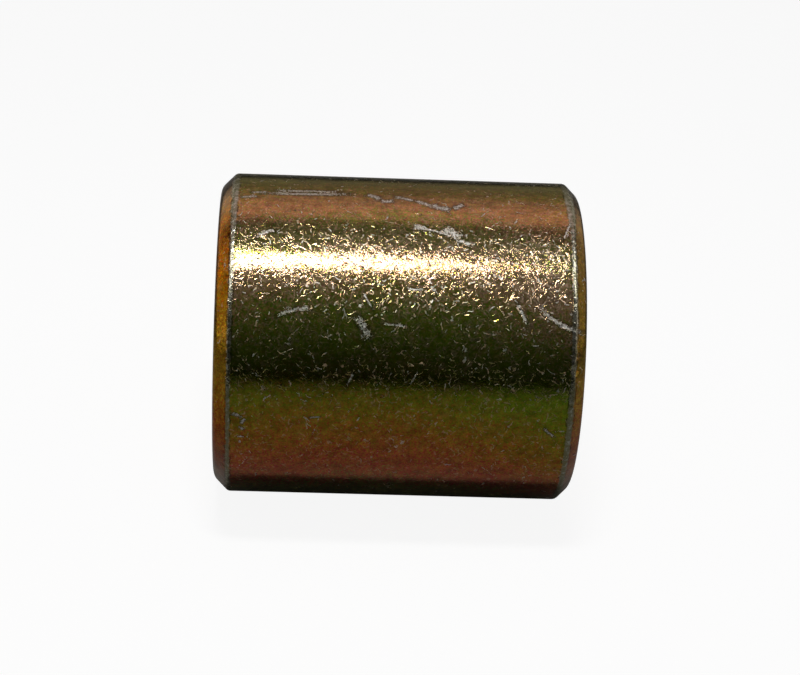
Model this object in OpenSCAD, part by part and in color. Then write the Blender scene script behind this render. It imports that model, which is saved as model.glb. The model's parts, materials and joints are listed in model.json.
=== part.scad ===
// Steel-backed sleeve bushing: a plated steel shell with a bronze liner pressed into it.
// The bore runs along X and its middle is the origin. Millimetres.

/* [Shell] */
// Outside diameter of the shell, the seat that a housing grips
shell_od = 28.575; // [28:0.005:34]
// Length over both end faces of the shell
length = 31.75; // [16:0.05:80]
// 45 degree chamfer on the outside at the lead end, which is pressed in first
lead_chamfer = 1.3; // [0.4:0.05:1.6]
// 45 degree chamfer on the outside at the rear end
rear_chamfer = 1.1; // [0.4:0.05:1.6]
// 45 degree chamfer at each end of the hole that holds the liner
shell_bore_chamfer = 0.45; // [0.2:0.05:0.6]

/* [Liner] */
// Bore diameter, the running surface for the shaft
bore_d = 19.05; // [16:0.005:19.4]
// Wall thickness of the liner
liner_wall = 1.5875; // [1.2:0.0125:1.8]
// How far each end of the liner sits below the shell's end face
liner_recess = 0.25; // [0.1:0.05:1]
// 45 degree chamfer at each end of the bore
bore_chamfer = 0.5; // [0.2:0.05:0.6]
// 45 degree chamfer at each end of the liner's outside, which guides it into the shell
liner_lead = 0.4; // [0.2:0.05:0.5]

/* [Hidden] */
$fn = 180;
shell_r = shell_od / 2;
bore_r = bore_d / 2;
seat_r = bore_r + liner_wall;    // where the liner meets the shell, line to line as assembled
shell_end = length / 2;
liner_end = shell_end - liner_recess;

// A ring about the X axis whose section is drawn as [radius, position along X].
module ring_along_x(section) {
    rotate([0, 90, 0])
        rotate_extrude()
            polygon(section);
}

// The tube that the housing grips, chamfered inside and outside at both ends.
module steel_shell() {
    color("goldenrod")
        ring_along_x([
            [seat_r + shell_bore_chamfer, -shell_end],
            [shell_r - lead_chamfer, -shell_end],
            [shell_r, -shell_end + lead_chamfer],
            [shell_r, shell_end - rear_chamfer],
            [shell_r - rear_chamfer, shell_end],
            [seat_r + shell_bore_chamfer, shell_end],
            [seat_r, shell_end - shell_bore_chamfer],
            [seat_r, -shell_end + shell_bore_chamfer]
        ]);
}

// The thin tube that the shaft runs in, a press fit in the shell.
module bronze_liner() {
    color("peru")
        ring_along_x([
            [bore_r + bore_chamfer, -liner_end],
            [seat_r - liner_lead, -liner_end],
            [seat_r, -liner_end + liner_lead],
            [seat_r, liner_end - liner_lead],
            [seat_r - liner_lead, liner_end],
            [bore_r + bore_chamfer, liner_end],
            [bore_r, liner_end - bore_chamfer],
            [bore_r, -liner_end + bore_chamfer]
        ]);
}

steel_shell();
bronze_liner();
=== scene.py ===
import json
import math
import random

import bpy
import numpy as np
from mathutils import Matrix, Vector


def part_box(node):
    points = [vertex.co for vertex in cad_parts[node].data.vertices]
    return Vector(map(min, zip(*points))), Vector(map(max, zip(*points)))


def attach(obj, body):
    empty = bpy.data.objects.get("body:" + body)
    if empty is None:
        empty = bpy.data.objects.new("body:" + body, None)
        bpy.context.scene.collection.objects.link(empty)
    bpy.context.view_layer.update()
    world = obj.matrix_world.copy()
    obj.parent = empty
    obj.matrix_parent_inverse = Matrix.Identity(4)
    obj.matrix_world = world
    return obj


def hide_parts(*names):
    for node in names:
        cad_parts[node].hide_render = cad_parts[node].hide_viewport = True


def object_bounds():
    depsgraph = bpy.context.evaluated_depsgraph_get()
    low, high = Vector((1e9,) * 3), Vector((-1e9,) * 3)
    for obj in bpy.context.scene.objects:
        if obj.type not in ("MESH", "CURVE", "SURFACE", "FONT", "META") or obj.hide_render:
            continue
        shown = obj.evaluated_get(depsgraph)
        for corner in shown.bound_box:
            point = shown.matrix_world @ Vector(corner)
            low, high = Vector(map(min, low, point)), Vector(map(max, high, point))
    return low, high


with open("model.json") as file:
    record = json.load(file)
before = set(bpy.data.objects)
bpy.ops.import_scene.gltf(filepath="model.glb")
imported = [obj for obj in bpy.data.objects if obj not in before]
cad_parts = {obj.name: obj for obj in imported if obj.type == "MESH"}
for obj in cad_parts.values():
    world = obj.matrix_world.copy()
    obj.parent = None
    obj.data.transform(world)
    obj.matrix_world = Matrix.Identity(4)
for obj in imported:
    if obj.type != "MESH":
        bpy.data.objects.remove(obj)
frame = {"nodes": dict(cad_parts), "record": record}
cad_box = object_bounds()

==

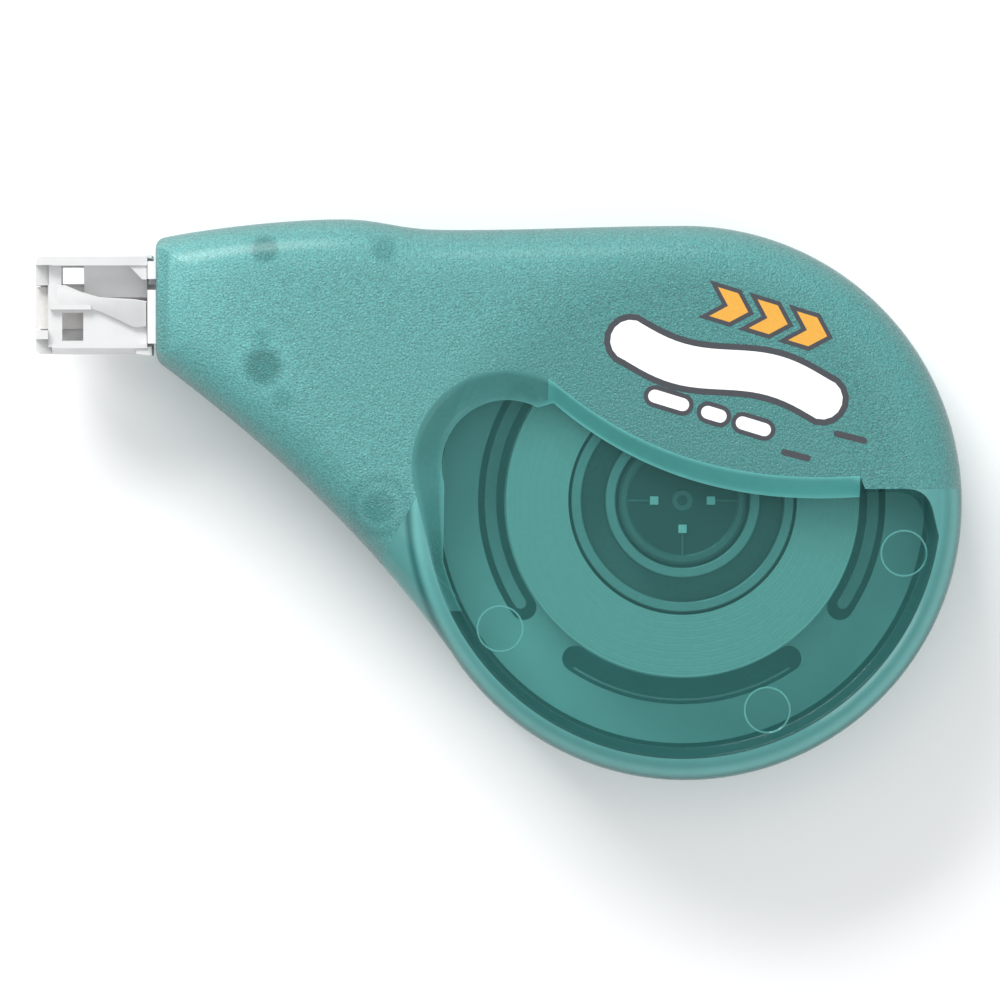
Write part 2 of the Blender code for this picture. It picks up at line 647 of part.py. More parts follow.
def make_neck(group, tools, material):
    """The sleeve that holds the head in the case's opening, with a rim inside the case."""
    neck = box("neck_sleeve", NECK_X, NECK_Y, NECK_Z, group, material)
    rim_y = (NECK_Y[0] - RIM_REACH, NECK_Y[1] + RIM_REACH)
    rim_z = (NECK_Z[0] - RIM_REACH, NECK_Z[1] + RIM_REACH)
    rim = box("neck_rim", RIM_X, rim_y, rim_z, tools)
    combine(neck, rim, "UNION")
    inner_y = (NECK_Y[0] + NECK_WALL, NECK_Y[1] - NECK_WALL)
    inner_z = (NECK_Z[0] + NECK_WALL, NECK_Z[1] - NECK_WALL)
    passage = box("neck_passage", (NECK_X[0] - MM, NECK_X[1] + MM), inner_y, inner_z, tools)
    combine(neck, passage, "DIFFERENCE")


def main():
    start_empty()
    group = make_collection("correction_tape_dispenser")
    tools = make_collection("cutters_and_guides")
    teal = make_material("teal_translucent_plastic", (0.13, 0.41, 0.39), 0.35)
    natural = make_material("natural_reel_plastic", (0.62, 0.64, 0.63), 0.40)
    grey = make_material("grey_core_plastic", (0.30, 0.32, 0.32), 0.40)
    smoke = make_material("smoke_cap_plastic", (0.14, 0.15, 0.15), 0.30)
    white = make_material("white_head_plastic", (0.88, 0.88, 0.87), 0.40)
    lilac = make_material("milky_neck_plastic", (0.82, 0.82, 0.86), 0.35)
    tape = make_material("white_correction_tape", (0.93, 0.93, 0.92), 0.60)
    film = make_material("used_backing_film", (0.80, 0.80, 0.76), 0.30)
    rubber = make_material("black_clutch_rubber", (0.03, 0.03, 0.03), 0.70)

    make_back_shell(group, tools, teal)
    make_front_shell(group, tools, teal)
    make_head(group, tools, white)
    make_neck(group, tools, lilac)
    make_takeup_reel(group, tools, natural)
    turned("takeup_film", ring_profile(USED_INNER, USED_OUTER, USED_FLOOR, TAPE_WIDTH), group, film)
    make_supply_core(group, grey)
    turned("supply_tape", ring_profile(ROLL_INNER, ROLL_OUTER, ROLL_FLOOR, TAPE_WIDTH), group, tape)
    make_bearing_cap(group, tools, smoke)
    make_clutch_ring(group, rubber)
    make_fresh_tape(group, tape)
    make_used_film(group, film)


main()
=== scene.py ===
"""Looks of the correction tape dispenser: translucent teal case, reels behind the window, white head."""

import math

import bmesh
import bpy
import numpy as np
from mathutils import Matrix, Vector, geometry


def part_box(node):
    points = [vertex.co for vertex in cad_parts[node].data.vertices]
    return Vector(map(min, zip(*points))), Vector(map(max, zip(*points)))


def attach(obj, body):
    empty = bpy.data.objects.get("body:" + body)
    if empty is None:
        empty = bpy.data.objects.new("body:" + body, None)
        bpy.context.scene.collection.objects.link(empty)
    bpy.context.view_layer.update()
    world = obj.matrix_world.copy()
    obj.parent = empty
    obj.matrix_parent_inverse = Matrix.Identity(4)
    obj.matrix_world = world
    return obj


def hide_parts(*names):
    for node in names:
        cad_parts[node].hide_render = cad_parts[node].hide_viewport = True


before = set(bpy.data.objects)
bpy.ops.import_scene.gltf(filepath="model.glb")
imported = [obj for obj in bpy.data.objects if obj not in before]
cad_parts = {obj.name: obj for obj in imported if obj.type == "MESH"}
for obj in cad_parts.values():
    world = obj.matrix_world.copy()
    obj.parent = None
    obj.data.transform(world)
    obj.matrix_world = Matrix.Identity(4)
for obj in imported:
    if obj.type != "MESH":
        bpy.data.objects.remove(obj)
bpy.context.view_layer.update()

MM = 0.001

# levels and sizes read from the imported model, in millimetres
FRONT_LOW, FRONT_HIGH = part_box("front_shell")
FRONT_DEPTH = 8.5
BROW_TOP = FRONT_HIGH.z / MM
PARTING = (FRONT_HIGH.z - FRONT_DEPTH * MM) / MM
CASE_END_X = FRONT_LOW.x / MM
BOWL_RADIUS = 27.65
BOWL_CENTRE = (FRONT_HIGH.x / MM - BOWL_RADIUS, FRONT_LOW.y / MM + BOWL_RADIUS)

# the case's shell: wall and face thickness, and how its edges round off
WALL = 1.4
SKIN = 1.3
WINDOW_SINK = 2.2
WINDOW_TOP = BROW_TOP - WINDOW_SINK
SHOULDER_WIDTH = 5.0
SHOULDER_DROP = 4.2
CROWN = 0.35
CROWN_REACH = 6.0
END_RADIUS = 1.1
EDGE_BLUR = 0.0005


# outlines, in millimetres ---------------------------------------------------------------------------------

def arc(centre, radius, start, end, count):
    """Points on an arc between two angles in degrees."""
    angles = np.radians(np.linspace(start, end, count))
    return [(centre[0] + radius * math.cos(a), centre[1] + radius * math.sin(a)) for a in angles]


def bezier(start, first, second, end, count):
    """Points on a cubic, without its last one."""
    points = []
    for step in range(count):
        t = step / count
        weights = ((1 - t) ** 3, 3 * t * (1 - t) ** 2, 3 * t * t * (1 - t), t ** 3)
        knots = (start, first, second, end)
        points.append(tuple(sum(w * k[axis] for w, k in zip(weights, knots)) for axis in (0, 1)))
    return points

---

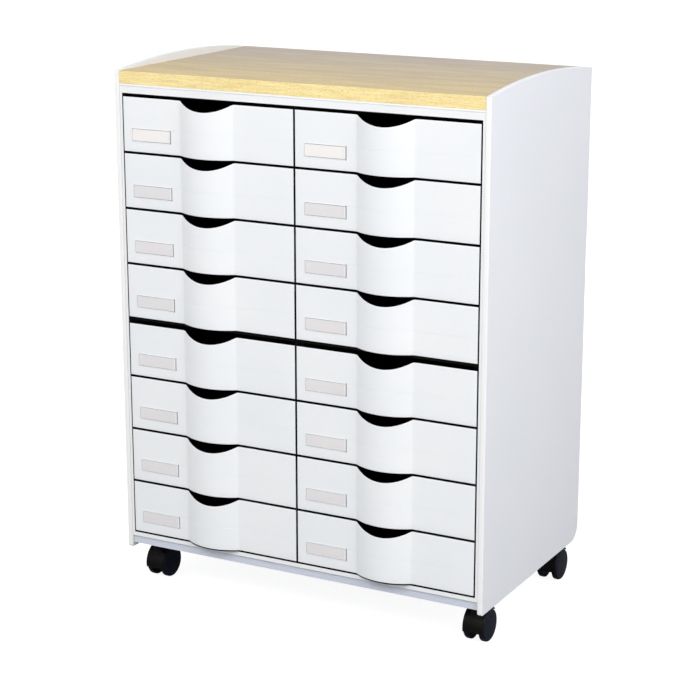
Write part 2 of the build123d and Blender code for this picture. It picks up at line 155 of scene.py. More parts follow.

* [Instructions to follow] Each line from the one containing "in the shell." through the one containing "for corner in" must be retyped exactly, the first and last of these included.

* [Complete answer]
// The thin tube that the shaft runs in, a press fit in the shell.
module bronze_liner() {
    color("peru")
        ring_along_x([
            [bore_r + bore_chamfer, -liner_end],
            [seat_r - liner_lead, -liner_end],
            [seat_r, -liner_end + liner_lead],
            [seat_r, liner_end - liner_lead],
            [seat_r - liner_lead, liner_end],
            [bore_r + bore_chamfer, liner_end],
            [bore_r, liner_end - bore_chamfer],
            [bore_r, -liner_end + bore_chamfer]
        ]);
}

steel_shell();
bronze_liner();
=== scene.py ===
import json
import math
import random

import bpy
import numpy as np
from mathutils import Matrix, Vector


def part_box(node):
    points = [vertex.co for vertex in cad_parts[node].data.vertices]
    return Vector(map(min, zip(*points))), Vector(map(max, zip(*points)))


def attach(obj, body):
    empty = bpy.data.objects.get("body:" + body)
    if empty is None:
        empty = bpy.data.objects.new("body:" + body, None)
        bpy.context.scene.collection.objects.link(empty)
    bpy.context.view_layer.update()
    world = obj.matrix_world.copy()
    obj.parent = empty
    obj.matrix_parent_inverse = Matrix.Identity(4)
    obj.matrix_world = world
    return obj


def hide_parts(*names):
    for node in names:
        cad_parts[node].hide_render = cad_parts[node].hide_viewport = True


def object_bounds():
    depsgraph = bpy.context.evaluated_depsgraph_get()
    low, high = Vector((1e9,) * 3), Vector((-1e9,) * 3)
    for obj in bpy.context.scene.objects:
        if obj.type not in ("MESH", "CURVE", "SURFACE", "FONT", "META") or obj.hide_render:
            continue
        shown = obj.evaluated_get(depsgraph)
        for corner in shown.bound_box:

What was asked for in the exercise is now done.